**Supplied material**

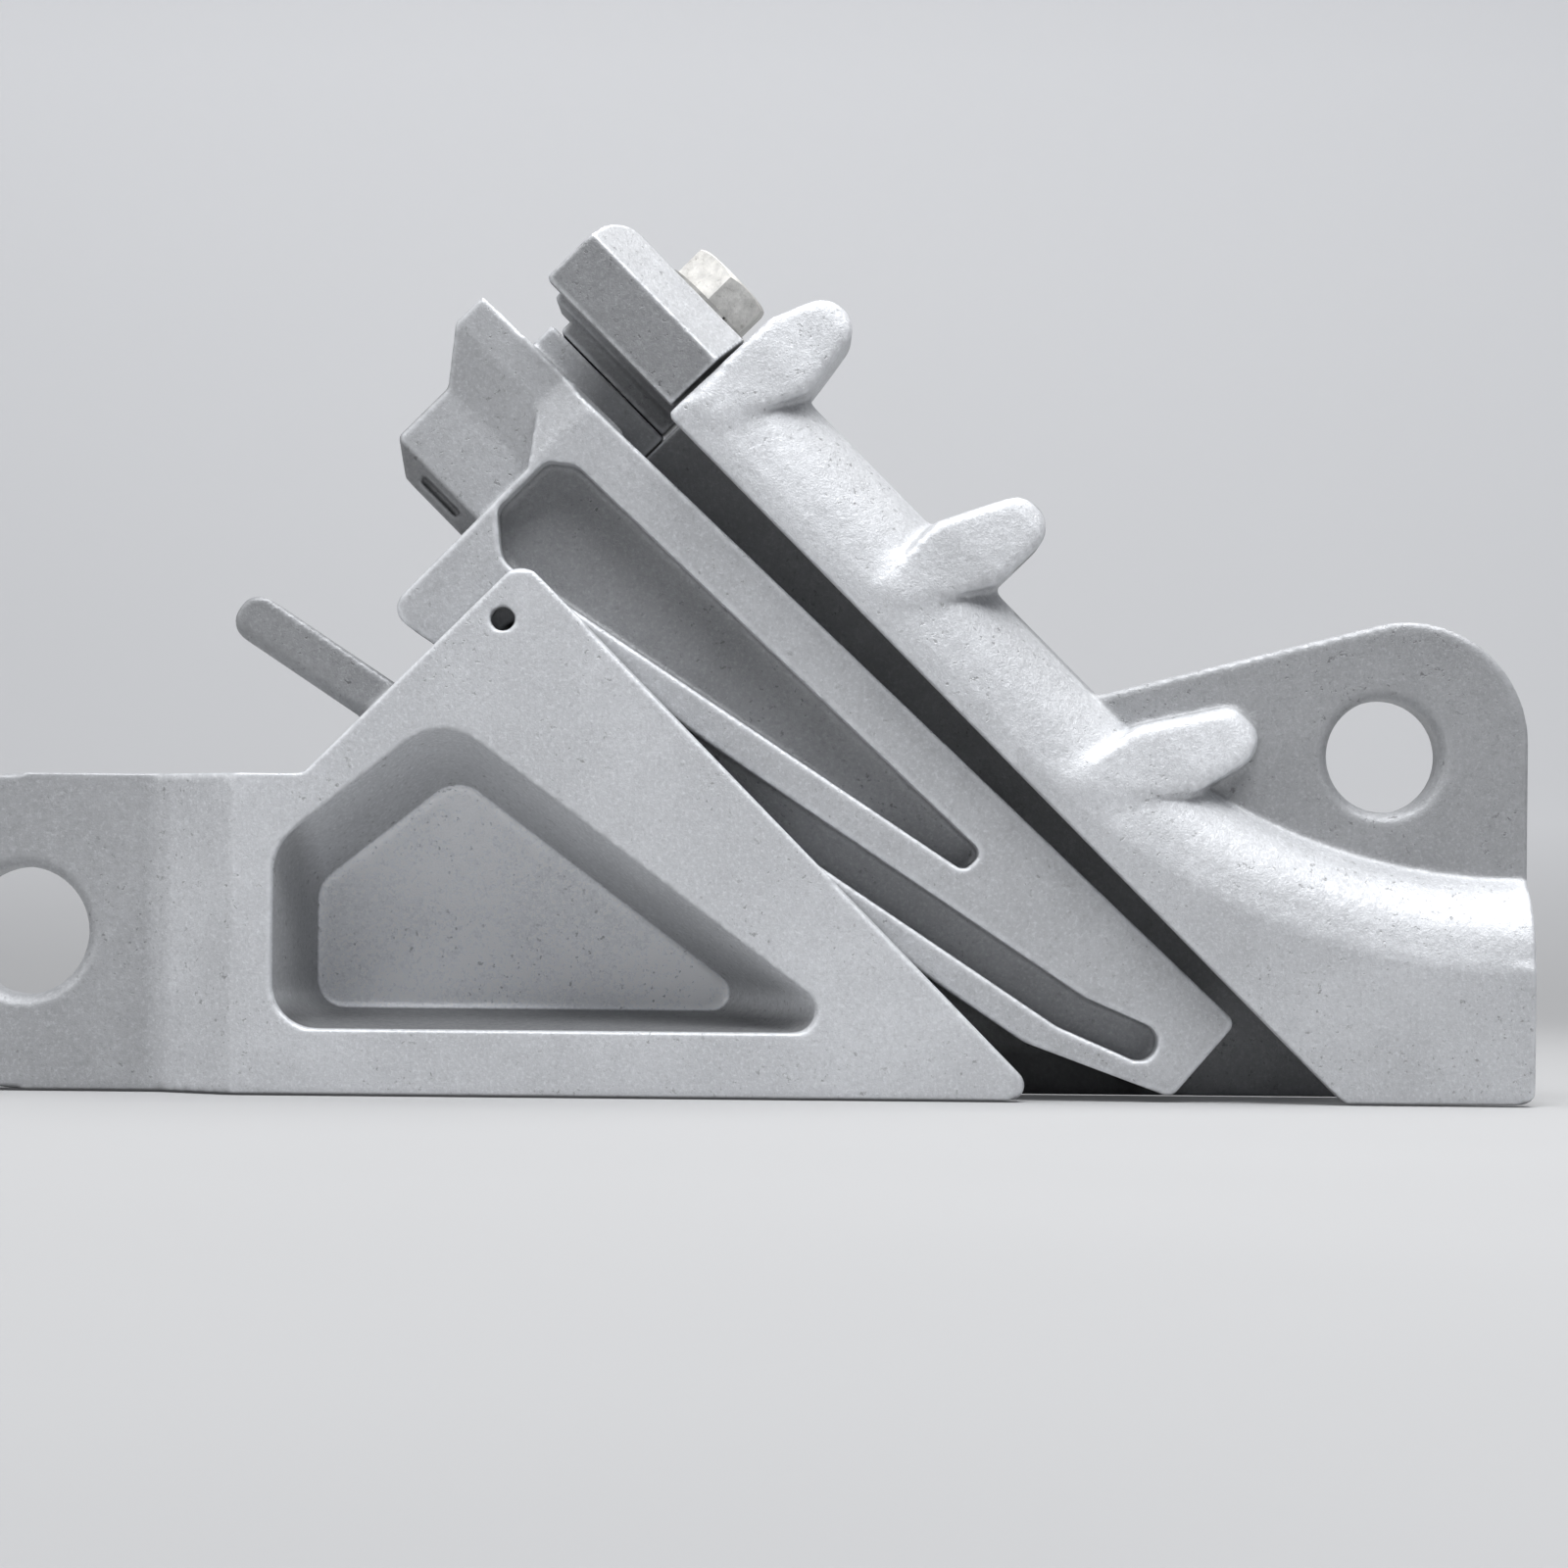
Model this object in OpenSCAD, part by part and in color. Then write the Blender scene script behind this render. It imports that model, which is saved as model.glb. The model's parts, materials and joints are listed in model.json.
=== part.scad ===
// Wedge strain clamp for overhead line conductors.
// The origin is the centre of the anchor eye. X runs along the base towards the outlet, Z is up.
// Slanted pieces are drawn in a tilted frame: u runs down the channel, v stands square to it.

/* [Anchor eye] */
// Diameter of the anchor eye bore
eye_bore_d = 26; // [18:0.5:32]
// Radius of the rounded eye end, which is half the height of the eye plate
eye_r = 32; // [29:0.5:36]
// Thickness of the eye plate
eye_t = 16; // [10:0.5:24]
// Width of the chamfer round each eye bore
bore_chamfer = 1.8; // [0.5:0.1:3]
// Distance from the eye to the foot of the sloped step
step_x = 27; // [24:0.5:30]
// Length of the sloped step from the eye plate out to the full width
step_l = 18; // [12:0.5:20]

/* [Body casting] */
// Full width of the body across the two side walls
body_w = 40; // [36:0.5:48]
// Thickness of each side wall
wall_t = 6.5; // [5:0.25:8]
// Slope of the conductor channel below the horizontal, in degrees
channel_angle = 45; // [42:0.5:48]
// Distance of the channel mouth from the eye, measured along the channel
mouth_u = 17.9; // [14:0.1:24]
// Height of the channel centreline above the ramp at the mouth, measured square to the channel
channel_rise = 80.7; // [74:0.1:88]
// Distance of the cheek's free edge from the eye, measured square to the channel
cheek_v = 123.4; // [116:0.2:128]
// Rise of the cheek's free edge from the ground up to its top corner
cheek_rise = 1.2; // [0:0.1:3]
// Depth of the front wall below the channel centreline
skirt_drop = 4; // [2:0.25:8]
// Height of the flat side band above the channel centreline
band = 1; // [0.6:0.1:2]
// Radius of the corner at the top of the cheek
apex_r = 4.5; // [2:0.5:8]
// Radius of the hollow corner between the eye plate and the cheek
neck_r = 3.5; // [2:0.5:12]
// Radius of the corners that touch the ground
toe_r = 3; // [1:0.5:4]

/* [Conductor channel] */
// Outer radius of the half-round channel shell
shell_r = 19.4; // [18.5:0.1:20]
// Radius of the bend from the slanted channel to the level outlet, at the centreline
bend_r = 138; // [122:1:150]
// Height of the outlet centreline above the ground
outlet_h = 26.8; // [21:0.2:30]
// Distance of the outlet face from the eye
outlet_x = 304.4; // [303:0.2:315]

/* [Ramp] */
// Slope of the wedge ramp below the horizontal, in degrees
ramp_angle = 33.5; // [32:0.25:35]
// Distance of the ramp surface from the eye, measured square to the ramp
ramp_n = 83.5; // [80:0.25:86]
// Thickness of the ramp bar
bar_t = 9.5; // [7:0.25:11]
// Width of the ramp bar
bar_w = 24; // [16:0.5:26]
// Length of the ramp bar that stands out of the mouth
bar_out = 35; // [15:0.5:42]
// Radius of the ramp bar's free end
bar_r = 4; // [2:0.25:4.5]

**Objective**
Reproduce every line of the data verbatim.

**Response to this task**
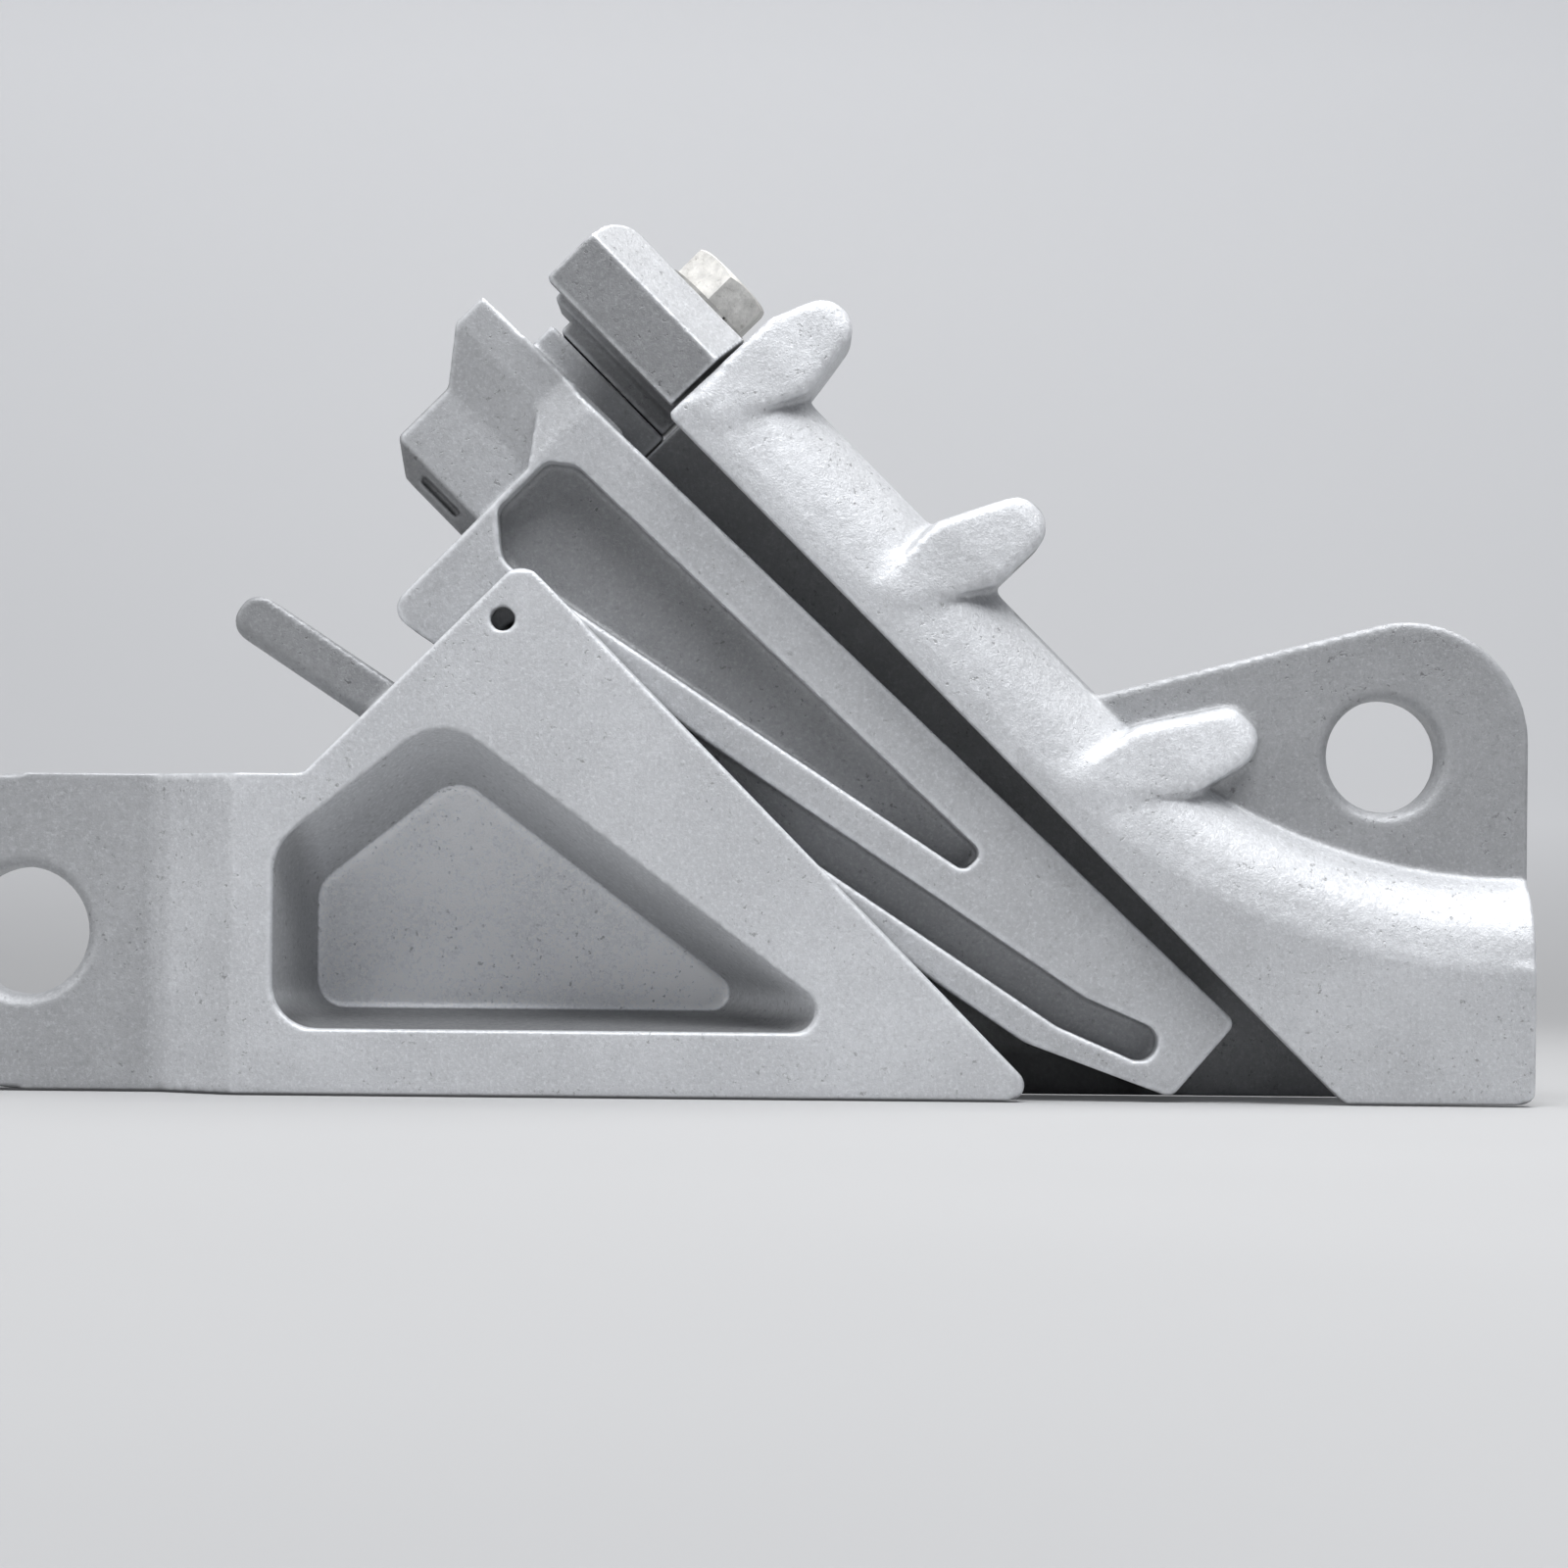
Model this object in OpenSCAD, part by part and in color. Then write the Blender scene script behind this render. It imports that model, which is saved as model.glb. The model's parts, materials and joints are listed in model.json.
=== part.scad ===
// Wedge strain clamp for overhead line conductors.
// The origin is the centre of the anchor eye. X runs along the base towards the outlet, Z is up.
// Slanted pieces are drawn in a tilted frame: u runs down the channel, v stands square to it.

/* [Anchor eye] */
// Diameter of the anchor eye bore
eye_bore_d = 26; // [18:0.5:32]
// Radius of the rounded eye end, which is half the height of the eye plate
eye_r = 32; // [29:0.5:36]
// Thickness of the eye plate
eye_t = 16; // [10:0.5:24]
// Width of the chamfer round each eye bore
bore_chamfer = 1.8; // [0.5:0.1:3]
// Distance from the eye to the foot of the sloped step
step_x = 27; // [24:0.5:30]
// Length of the sloped step from the eye plate out to the full width
step_l = 18; // [12:0.5:20]

/* [Body casting] */
// Full width of the body across the two side walls
body_w = 40; // [36:0.5:48]
// Thickness of each side wall
wall_t = 6.5; // [5:0.25:8]
// Slope of the conductor channel below the horizontal, in degrees
channel_angle = 45; // [42:0.5:48]
// Distance of the channel mouth from the eye, measured along the channel
mouth_u = 17.9; // [14:0.1:24]
// Height of the channel centreline above the ramp at the mouth, measured square to the channel
channel_rise = 80.7; // [74:0.1:88]
// Distance of the cheek's free edge from the eye, measured square to the channel
cheek_v = 123.4; // [116:0.2:128]
// Rise of the cheek's free edge from the ground up to its top corner
cheek_rise = 1.2; // [0:0.1:3]
// Depth of the front wall below the channel centreline
skirt_drop = 4; // [2:0.25:8]
// Height of the flat side band above the channel centreline
band = 1; // [0.6:0.1:2]
// Radius of the corner at the top of the cheek
apex_r = 4.5; // [2:0.5:8]
// Radius of the hollow corner between the eye plate and the cheek
neck_r = 3.5; // [2:0.5:12]
// Radius of the corners that touch the ground
toe_r = 3; // [1:0.5:4]

/* [Conductor channel] */
// Outer radius of the half-round channel shell
shell_r = 19.4; // [18.5:0.1:20]
// Radius of the bend from the slanted channel to the level outlet, at the centreline
bend_r = 138; // [122:1:150]
// Height of the outlet centreline above the ground
outlet_h = 26.8; // [21:0.2:30]
// Distance of the outlet face from the eye
outlet_x = 304.4; // [303:0.2:315]

/* [Ramp] */
// Slope of the wedge ramp below the horizontal, in degrees
ramp_angle = 33.5; // [32:0.25:35]
// Distance of the ramp surface from the eye, measured square to the ramp
ramp_n = 83.5; // [80:0.25:86]
// Thickness of the ramp bar
bar_t = 9.5; // [7:0.25:11]
// Width of the ramp bar
bar_w = 24; // [16:0.5:26]
// Length of the ramp bar that stands out of the mouth
bar_out = 35; // [15:0.5:42]
// Radius of the ramp bar's free end
bar_r = 4; // [2:0.25:4.5]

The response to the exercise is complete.